Saramago discorre sobre o complexo tema do anacronismo (ou do presenteísmo), quando impomos aos tempos antigos nossa visão contemporânea. Ilustra essa tensão com o tema do amor. O amor romântico é atemporal? O autor também discorre sobre o tema das fontes da escrita histórica, seu nível de confiabilidade, o que consiste em um dilema historiográfico complexo demais.
Um dos tópicos conceituais do livro é a questão da permanência das dúvidas históricas: afinal, os cruzados ajudaram os não ajudaram os cristãos no cerco de Lisboa? A guerra era total contra os infiéis ou a guerra era apenas em relação a Jerusalém?
Descrições alucinadas
Há passagens do livro que nos lembram as descrições alucinadas de Jorge Luís Borges e de Umberto Eco. Há uma discussão em torno da explicação de nossos atos impensados (no caso, o uso do “não”). Saramago registrou em entrevista que o “não” lhe parecia a palavra mais importante do idioma. O “não” revela-se como um ato essencial e definitivo em nossas vidas. Além do que, há muitos de nós que simplesmente não conseguimos dizer “não”. O quanto sofremos por essa incapacidade cognitiva e comportamental?
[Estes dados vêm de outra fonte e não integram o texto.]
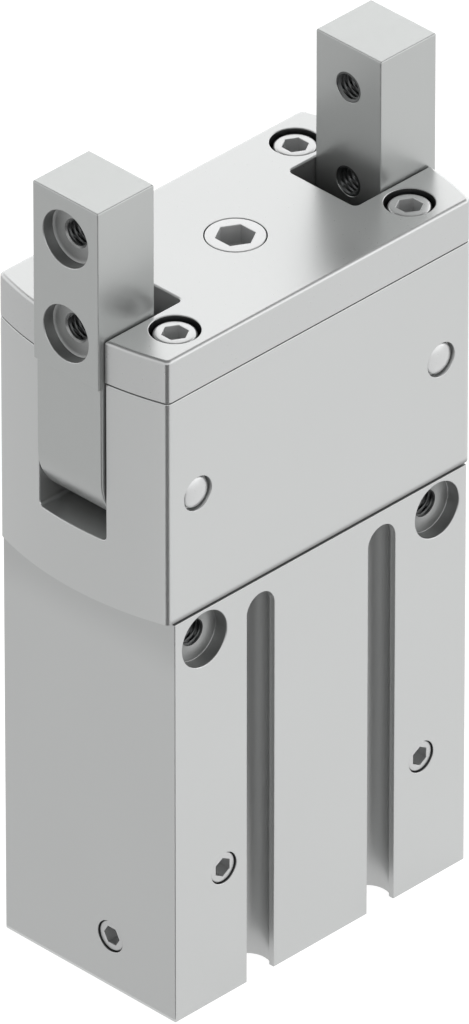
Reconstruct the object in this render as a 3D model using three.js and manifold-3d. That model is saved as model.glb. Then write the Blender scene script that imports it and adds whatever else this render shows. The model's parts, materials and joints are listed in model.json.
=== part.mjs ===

HCL é um estudo sobre as relações entre autor, editor e revisor. Saramago investiga a responsabilidade do revisor na cadeia produtiva de um livro. HCL estuda problemas de hierarquia, opondo reis e soldados, editores e revisores.
HCL é um livro no qual Saramago desafia, desconstrói e reinventa. Joga abruptamente o leitor em uma jornada alucinante entre o poder do “não” e o abismo entre a história oficial e a imaginação literária. Com o simples gesto de um revisor rebelde, um ponto de virada emerge e se instaura: e se a narrativa que define uma civilização pudesse ser alterada por um único pormenor? A história deveria ser reescrita?
Raimundo e Maria Sara conduzem, ora com delicadeza, ora com intensidade, ora com um antagonismo enervante, para um fecho no qual amor e insurreição intelectual se entrelaçam. Sim, esse enlace é possível. Há muita ironia história, muito personagem marcante, e uma questão central, já colocada por Bertold Brecht no célebre poema: “Perguntas de um operário que lê”: afinal, quem escreve a história?